» Task statement
Give the records back in full, exactly as they read.

──────── Records provided

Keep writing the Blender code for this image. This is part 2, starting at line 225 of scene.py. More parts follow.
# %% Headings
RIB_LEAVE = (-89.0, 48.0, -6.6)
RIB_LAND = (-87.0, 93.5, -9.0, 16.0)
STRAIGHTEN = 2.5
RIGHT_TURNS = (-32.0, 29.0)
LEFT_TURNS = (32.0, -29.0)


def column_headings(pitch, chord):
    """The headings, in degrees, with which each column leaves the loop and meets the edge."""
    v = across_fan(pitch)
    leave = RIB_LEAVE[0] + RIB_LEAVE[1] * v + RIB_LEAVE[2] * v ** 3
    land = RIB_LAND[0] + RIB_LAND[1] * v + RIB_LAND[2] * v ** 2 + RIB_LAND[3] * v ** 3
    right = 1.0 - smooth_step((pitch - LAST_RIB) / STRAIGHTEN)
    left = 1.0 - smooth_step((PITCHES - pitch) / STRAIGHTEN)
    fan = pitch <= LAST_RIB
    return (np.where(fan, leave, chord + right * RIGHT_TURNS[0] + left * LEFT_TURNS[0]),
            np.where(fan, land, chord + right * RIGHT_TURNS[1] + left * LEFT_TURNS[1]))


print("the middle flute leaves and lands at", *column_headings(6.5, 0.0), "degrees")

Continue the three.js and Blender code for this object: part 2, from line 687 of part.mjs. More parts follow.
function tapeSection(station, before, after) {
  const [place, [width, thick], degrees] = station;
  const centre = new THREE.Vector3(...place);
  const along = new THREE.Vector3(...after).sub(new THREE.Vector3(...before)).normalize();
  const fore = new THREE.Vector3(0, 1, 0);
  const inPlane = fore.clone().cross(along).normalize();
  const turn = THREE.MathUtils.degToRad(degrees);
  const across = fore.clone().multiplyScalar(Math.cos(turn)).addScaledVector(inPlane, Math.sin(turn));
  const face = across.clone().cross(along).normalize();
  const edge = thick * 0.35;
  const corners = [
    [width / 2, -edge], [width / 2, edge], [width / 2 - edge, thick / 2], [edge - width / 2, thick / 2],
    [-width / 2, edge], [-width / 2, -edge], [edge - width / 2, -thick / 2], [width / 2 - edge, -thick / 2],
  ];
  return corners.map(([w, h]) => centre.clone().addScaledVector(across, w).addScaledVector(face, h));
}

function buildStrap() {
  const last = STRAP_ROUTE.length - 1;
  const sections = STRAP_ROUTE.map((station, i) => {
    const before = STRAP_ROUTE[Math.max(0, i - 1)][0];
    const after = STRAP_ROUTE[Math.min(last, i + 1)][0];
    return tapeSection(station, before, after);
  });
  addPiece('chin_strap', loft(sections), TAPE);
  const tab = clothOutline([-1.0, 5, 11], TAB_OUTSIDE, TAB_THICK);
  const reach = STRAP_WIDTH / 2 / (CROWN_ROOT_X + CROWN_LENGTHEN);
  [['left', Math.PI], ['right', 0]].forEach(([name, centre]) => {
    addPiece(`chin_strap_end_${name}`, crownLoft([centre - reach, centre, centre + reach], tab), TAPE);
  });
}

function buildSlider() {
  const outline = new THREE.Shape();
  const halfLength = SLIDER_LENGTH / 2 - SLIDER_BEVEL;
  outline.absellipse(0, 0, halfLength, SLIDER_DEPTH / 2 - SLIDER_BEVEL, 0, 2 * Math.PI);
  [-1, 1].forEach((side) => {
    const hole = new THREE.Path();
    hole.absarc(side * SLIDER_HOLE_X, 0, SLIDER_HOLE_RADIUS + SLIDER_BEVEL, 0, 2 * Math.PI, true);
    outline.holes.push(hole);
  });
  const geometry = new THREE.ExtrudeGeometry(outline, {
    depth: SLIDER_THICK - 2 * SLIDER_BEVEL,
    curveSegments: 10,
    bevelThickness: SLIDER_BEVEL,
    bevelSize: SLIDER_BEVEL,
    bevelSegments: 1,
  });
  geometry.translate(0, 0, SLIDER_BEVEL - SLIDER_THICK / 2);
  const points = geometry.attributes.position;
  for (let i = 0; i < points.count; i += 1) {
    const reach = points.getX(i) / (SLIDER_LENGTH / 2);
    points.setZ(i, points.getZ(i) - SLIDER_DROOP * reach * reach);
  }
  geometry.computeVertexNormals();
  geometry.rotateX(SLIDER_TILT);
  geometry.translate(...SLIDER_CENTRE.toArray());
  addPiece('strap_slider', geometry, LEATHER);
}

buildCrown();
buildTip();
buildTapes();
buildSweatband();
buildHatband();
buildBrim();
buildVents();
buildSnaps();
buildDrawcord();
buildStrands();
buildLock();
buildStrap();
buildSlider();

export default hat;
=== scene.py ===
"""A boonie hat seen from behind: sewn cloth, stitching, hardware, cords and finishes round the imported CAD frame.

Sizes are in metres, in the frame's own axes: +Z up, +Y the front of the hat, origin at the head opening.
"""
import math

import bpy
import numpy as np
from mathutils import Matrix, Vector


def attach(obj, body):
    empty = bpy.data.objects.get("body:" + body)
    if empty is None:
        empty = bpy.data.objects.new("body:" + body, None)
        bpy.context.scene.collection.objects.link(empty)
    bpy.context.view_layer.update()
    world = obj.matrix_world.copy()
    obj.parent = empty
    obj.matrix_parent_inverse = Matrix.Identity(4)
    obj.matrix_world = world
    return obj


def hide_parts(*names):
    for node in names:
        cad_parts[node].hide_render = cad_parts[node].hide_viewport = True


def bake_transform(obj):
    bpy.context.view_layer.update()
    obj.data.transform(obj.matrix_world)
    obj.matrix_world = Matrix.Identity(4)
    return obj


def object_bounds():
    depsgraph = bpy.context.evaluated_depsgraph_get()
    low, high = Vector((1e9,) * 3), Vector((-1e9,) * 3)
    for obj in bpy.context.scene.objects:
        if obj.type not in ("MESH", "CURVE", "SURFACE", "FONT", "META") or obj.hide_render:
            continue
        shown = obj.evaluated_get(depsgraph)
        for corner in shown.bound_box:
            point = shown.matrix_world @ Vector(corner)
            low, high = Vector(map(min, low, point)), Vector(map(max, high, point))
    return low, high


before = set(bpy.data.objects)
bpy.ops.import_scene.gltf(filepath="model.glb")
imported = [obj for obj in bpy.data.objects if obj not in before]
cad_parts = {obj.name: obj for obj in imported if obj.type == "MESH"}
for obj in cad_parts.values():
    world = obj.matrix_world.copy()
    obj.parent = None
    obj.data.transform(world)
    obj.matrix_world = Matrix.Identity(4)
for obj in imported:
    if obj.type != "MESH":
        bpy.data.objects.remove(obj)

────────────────

» Answer below
Keep writing the Blender code for this image. This is part 2, starting at line 225 of scene.py. More parts follow.
# %% Headings
RIB_LEAVE = (-89.0, 48.0, -6.6)
RIB_LAND = (-87.0, 93.5, -9.0, 16.0)
STRAIGHTEN = 2.5
RIGHT_TURNS = (-32.0, 29.0)
LEFT_TURNS = (32.0, -29.0)


def column_headings(pitch, chord):
    """The headings, in degrees, with which each column leaves the loop and meets the edge."""
    v = across_fan(pitch)
    leave = RIB_LEAVE[0] + RIB_LEAVE[1] * v + RIB_LEAVE[2] * v ** 3
    land = RIB_LAND[0] + RIB_LAND[1] * v + RIB_LAND[2] * v ** 2 + RIB_LAND[3] * v ** 3
    right = 1.0 - smooth_step((pitch - LAST_RIB) / STRAIGHTEN)
    left = 1.0 - smooth_step((PITCHES - pitch) / STRAIGHTEN)
    fan = pitch <= LAST_RIB
    return (np.where(fan, leave, chord + right * RIGHT_TURNS[0] + left * LEFT_TURNS[0]),
            np.where(fan, land, chord + right * RIGHT_TURNS[1] + left * LEFT_TURNS[1]))


print("the middle flute leaves and lands at", *column_headings(6.5, 0.0), "degrees")

Continue the three.js and Blender code for this object: part 2, from line 687 of part.mjs. More parts follow.
function tapeSection(station, before, after) {
  const [place, [width, thick], degrees] = station;
  const centre = new THREE.Vector3(...place);
  const along = new THREE.Vector3(...after).sub(new THREE.Vector3(...before)).normalize();
  const fore = new THREE.Vector3(0, 1, 0);
  const inPlane = fore.clone().cross(along).normalize();
  const turn = THREE.MathUtils.degToRad(degrees);
  const across = fore.clone().multiplyScalar(Math.cos(turn)).addScaledVector(inPlane, Math.sin(turn));
  const face = across.clone().cross(along).normalize();
  const edge = thick * 0.35;
  const corners = [
    [width / 2, -edge], [width / 2, edge], [width / 2 - edge, thick / 2], [edge - width / 2, thick / 2],
    [-width / 2, edge], [-width / 2, -edge], [edge - width / 2, -thick / 2], [width / 2 - edge, -thick / 2],
  ];
  return corners.map(([w, h]) => centre.clone().addScaledVector(across, w).addScaledVector(face, h));
}

function buildStrap() {
  const last = STRAP_ROUTE.length - 1;
  const sections = STRAP_ROUTE.map((station, i) => {
    const before = STRAP_ROUTE[Math.max(0, i - 1)][0];
    const after = STRAP_ROUTE[Math.min(last, i + 1)][0];
    return tapeSection(station, before, after);
  });
  addPiece('chin_strap', loft(sections), TAPE);
  const tab = clothOutline([-1.0, 5, 11], TAB_OUTSIDE, TAB_THICK);
  const reach = STRAP_WIDTH / 2 / (CROWN_ROOT_X + CROWN_LENGTHEN);
  [['left', Math.PI], ['right', 0]].forEach(([name, centre]) => {
    addPiece(`chin_strap_end_${name}`, crownLoft([centre - reach, centre, centre + reach], tab), TAPE);
  });
}

function buildSlider() {
  const outline = new THREE.Shape();
  const halfLength = SLIDER_LENGTH / 2 - SLIDER_BEVEL;
  outline.absellipse(0, 0, halfLength, SLIDER_DEPTH / 2 - SLIDER_BEVEL, 0, 2 * Math.PI);
  [-1, 1].forEach((side) => {
    const hole = new THREE.Path();
    hole.absarc(side * SLIDER_HOLE_X, 0, SLIDER_HOLE_RADIUS + SLIDER_BEVEL, 0, 2 * Math.PI, true);
    outline.holes.push(hole);
  });
  const geometry = new THREE.ExtrudeGeometry(outline, {
    depth: SLIDER_THICK - 2 * SLIDER_BEVEL,
    curveSegments: 10,
    bevelThickness: SLIDER_BEVEL,
    bevelSize: SLIDER_BEVEL,
    bevelSegments: 1,
  });
  geometry.translate(0, 0, SLIDER_BEVEL - SLIDER_THICK / 2);
  const points = geometry.attributes.position;
  for (let i = 0; i < points.count; i += 1) {
    const reach = points.getX(i) / (SLIDER_LENGTH / 2);
    points.setZ(i, points.getZ(i) - SLIDER_DROOP * reach * reach);
  }
  geometry.computeVertexNormals();
  geometry.rotateX(SLIDER_TILT);
  geometry.translate(...SLIDER_CENTRE.toArray());
  addPiece('strap_slider', geometry, LEATHER);
}

buildCrown();
buildTip();
buildTapes();
buildSweatband();
buildHatband();
buildBrim();
buildVents();
buildSnaps();
buildDrawcord();
buildStrands();
buildLock();
buildStrap();
buildSlider();

export default hat;
=== scene.py ===
"""A boonie hat seen from behind: sewn cloth, stitching, hardware, cords and finishes round the imported CAD frame.

Sizes are in metres, in the frame's own axes: +Z up, +Y the front of the hat, origin at the head opening.
"""
import math

import bpy
import numpy as np
from mathutils import Matrix, Vector


def attach(obj, body):
    empty = bpy.data.objects.get("body:" + body)
    if empty is None:
        empty = bpy.data.objects.new("body:" + body, None)
        bpy.context.scene.collection.objects.link(empty)
    bpy.context.view_layer.update()
    world = obj.matrix_world.copy()
    obj.parent = empty
    obj.matrix_parent_inverse = Matrix.Identity(4)
    obj.matrix_world = world
    return obj


def hide_parts(*names):
    for node in names:
        cad_parts[node].hide_render = cad_parts[node].hide_viewport = True


def bake_transform(obj):
    bpy.context.view_layer.update()
    obj.data.transform(obj.matrix_world)
    obj.matrix_world = Matrix.Identity(4)
    return obj


def object_bounds():
    depsgraph = bpy.context.evaluated_depsgraph_get()
    low, high = Vector((1e9,) * 3), Vector((-1e9,) * 3)
    for obj in bpy.context.scene.objects:
        if obj.type not in ("MESH", "CURVE", "SURFACE", "FONT", "META") or obj.hide_render:
            continue
        shown = obj.evaluated_get(depsgraph)
        for corner in shown.bound_box:
            point = shown.matrix_world @ Vector(corner)
            low, high = Vector(map(min, low, point)), Vector(map(max, high, point))
    return low, high


before = set(bpy.data.objects)
bpy.ops.import_scene.gltf(filepath="model.glb")
imported = [obj for obj in bpy.data.objects if obj not in before]
cad_parts = {obj.name: obj for obj in imported if obj.type == "MESH"}
for obj in cad_parts.values():
    world = obj.matrix_world.copy()
    obj.parent = None
    obj.data.transform(world)
    obj.matrix_world = Matrix.Identity(4)
for obj in imported:
    if obj.type != "MESH":
        bpy.data.objects.remove(obj)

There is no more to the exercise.